En este domingo después de la
solemnidad de la Epifanía celebramos la fiesta del Bautismo del Señor, que
concluye el tiempo litúrgico de la Navidad. Hoy fijamos la mirada en Jesús que,
a la edad de cerca de treinta años, se hizo bautizar por Juan en el río Jordán.
Se trataba de un bautismo de penitencia, que utilizaba el símbolo del agua para
expresar la purificación del corazón y de la vida. Juan, llamado el «Bautista»,
es decir, «el que bautiza», predicaba este bautismo a Israel para preparar la
inminente llegada del Mesías; y decía a todos que detrás de él vendría otro,
más grande que él, que no bautizaría con agua, sino con el Espíritu Santo
(cf.
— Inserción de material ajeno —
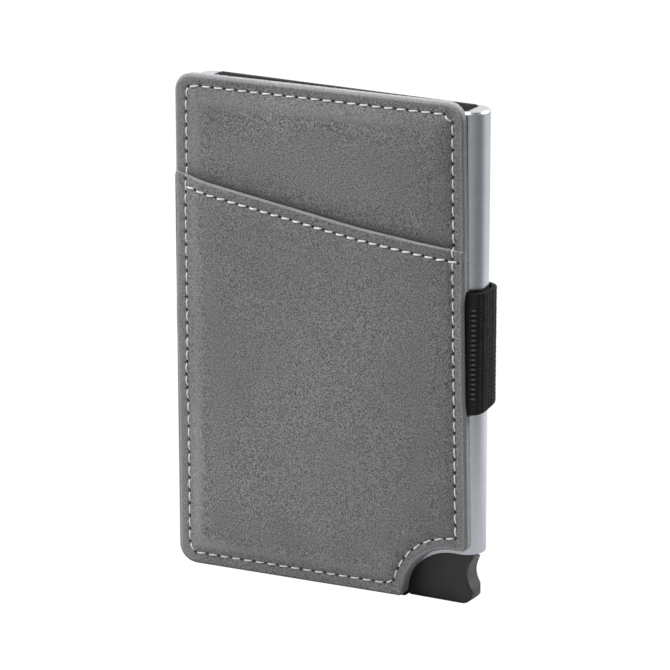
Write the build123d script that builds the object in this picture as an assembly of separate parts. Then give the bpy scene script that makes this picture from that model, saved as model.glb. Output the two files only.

Mc 1, 7-8).
Y cuando Jesús fue bautizado en el Jordán el Espíritu Santo descendió y se posó sobre él con apariencia corporal de paloma, y Juan el Bautista reconoció que él era el Cristo, el «Cordero de Dios» que había venido para quitar el pecado del mundo (cf. Jn 1, 29). Por eso, el bautismo en el Jordán es también una «epifanía», una manifestación de la identidad mesiánica del Señor y de su obra redentora, que culminará en otro «bautismo», el de su muerte y resurrección, por el que el mundo entero será purificado en el fuego de la misericordia divina (cf. Lc 12, 49-50).
S.S. Benedicto XVI. Ángelus, Domingo 8 de enero de 2006.